文\劉曉林
自古至今中國的藝術界不缺乏“説”,很難找到學説。比如“外師造化,中得心源”、“搜盡奇峰打草稿”、“作畫貴在似與不似之間”、“用最大的功力打進去,用最大的勇氣打出來”、“筆墨等於零與守住中國畫的底線”、“中國畫窮途末路”……在我看來以上可歸入“説”的範疇而與學説無關。為什麼?它們是人們對藝術或藝術局部的感悟精華,因吉光片羽而缺乏系統性;它們體現了藝術創作主體和從業者對藝術世界提煉過濾後的主觀感受,很對!但具有很大的難以確定性與不易操作性。(綜合來看,這已經不錯。絕大多數的藝術家連自己的“説”都沒有,終生在貫徹著前人留下的既定的“術”。)
當然,中國藝術界也曾經有過學説的存在。謝赫的《古畫品錄》、孫過庭的《書譜》、劉勰的《文心雕龍》(已不僅是藝術學説),整體上中國藝術界的學説遠遠少於“説”。為什麼會出現學説稀缺的狀況?根本上講與中國的藝術家自身有關。我在《中國文人亟需什麼》中有這樣的文字:“中華民族在世界上是極其耐人尋味的民族,在它的構成中有著非常重要的一支那便是中國文人。由於中國文人的存在使得中華民族在耐人尋味的特徵上又增添了更多的令人琢磨不透。我想:完全可以這樣説,中國文人將其他“類型”的中國人所擁有的夢想在自己的內心世界裏進行了淋漓盡致的上演:作為文人,他們對文人以外的種種(行業)都想嘗試,最終還是做了文人。他們當中多為不情願,但多又為無奈。

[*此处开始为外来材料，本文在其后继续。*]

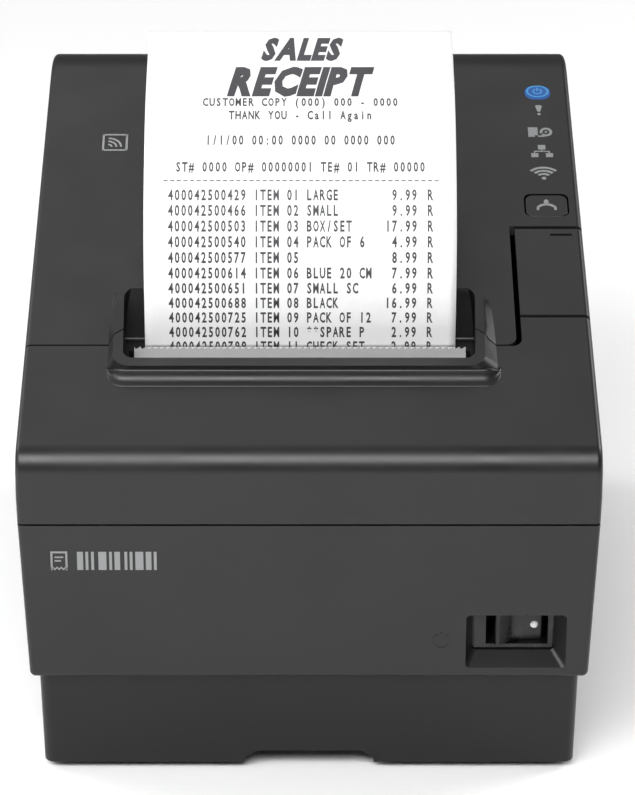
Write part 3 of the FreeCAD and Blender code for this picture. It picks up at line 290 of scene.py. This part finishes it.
def circuit_board(name, colour):
    """Solder mask with darker copper areas and fine tracks under it."""
    surface = Surface(name, colour, 0.32)
    tracks = surface.node("ShaderNodeTexBrick", Scale=260.0)
    tracks.inputs["Color1"].default_value = (*shade(colour, 0.8), 1.0)
    tracks.inputs["Color2"].default_value = (*shade(colour, 1.05), 1.0)
    tracks.inputs["Mortar"].default_value = (*shade(colour, 1.7), 1.0)
    tracks.inputs["Mortar Size"].default_value = 0.06
    surface.link(surface.coordinates(), tracks.inputs["Vector"])
    surface.colour_from(tracks.outputs["Color"])
    surface.bump(tracks.outputs["Fac"], 0.3, 0.00003)
    return surface.material


CHARCOAL = (0.0070, 0.0070, 0.0073)


def make_materials():
    """Every material by name, the record's material slots among them."""
    return {
        "case_plastic": moulded("case_plastic", CHARCOAL, 0.36, Specular_IOR_Level=0.44),
        "plinth_plastic": moulded("plinth_plastic", shade(CHARCOAL, 0.9), 0.42, Specular_IOR_Level=0.34),
        "black_plastic": moulded("black_plastic", (0.007, 0.007, 0.0075), 0.5, mottling=0.1),
        "gloss_black": polished("gloss_black", (0.003, 0.003, 0.0034), 0.3),
        "lens": lit_plastic("lens", (0.004, 0.045, 0.17), (0.002, 0.09, 0.34)),
        "lens_bright": lit_plastic("lens_bright", (0.03, 0.16, 0.34), (0.04, 0.2, 0.38)),
        "legend": moulded("legend", (0.22, 0.223, 0.226), 0.5, mottling=0.05),
        "white_mark": moulded("white_mark", (0.85, 0.85, 0.85), 0.4, mottling=0.02),
        "ink": moulded("ink", (0.045, 0.045, 0.05), 0.55, mottling=0.3),
        "foot_rubber": rubber("foot_rubber", (0.016, 0.016, 0.016), 0.75),
        "platen_rubber": rubber("platen_rubber", (0.03, 0.03, 0.033), 0.6),
        "sheet_steel": metal("sheet_steel", (0.56, 0.57, 0.58), 0.34),
        "blade_steel": metal("blade_steel", (0.74, 0.745, 0.75), 0.24),
        "tear_steel": metal("tear_steel", (0.24, 0.24, 0.24), 0.6),
        "shaft_steel": metal("shaft_steel", (0.66, 0.66, 0.67), 0.2, (40.0, 1.0, 1.0)),
        "screw_steel": metal("screw_steel", (0.48, 0.48, 0.5), 0.36, (1.0, 1.0, 1.0)),
        "spring_steel": metal("spring_steel", (0.5, 0.51, 0.53), 0.3, (1.0, 1.0, 1.0)),
        "heat_sink": metal("heat_sink", (0.68, 0.69, 0.7), 0.42, (1.0, 30.0, 30.0)),
        "ceramic": polished("ceramic", (0.62, 0.6, 0.52), 0.25),
        "acetal": moulded("acetal", (0.66, 0.64, 0.58), 0.38, mottling=0.04),
        "bronze": metal("bronze", (0.6, 0.42, 0.2), 0.4, (1.0, 1.0, 1.0)),
        "motor_can": metal("motor_can", (0.34, 0.35, 0.37), 0.38, (30.0, 1.0, 30.0)),
        "board_green": circuit_board("board_green", (0.012, 0.12, 0.055)),
        "chip_black": moulded("chip_black", (0.014, 0.014, 0.015), 0.55),
        "cable_film": polished("cable_film", (0.6, 0.6, 0.58), 0.3),
        "port_shell": metal("port_shell", (0.6, 0.61, 0.62), 0.28),
        "paper": thermal_paper("paper", (0.8, 0.8, 0.8)),
        "board_core": moulded("board_core", (0.4, 0.28, 0.16), 0.8, 0.0008, 0.00008),
    }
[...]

誇張些講,整個人類社會中最值得研究的"超級矛盾體"便是中國文人。順時萬丈豪情,逆時牢騷滿腹;一心無欲卻而內心不甘;嚮往清心寡欲卻表現唯旗是奪;孤傲自標卻不能獨善。”中國的藝術家完全有資格作為中國“矛盾文人 ”的代表:他們大多在出世與入世中掙扎,因此很少人能真正的做到沉靜下來,終生在矛盾中徘徊痛苦著。難以沉靜下來的結果是,在我們中國藝術家的作品中多隱貯著生命個體對藝術、人生的體驗而很少具有與社會、宇宙的關聯、碰撞與融合。換言,中國藝術家的作品中多缺乏“宏大的宇宙性”而多反映“自身的內心性”。中國藝術家的這種矛盾主要表現在:他們在思想上、情感上、審美取向等方面具有極大的不穩定性(瞬間性)與極大的穩定性,要麼想著速成創新,要麼則終生不變。在我看來,藝術家對瞬間性與高度穩定性的融合所産生的相對穩定性才是藝術創作上的理想狀態。也許正是由於中國藝術家在諸多問題上極大的不穩定性(瞬間性)與極大的穩定性的“藝術狀態”導致了中國藝術界的“説”難以系統化、學説自然匱乏。
大多數中國藝術家自身的局限使得整個中國藝術界對藝術、人生、宇宙很難形成深刻的、系統的學説,一旦有某種“説”出現便被奉為經典甚至成為大多數人的藝術創作必須遵守的“公理”。在這裡我需要明確指出的是:相當多的“説”的持有者如果對自己的“説”略做“歸納演繹”,則很後可能會使之成為學説。而現實中,中國藝術“説”的持有者們一部分由於名利影響使得自己在已經或接近擁有進入藝術本質的時候卻放棄了使“説”成為學説的可能!!(如果不是被逼無奈決不對自己的“説”做出過多解釋)另一部分則由於習慣、表達、事物繁多使得自己的“説”錯過了成為學説的機會。
缺乏學説的中國藝術想産生傑出或偉大的藝術很難,因為人們始終在混亂無序、淺薄盲目的藝術世界裏進行著相互間的蔑視詆毀、指責漫罵,進而或自卑或自大的茍延殘喘著所謂的藝術創作與藝術人生。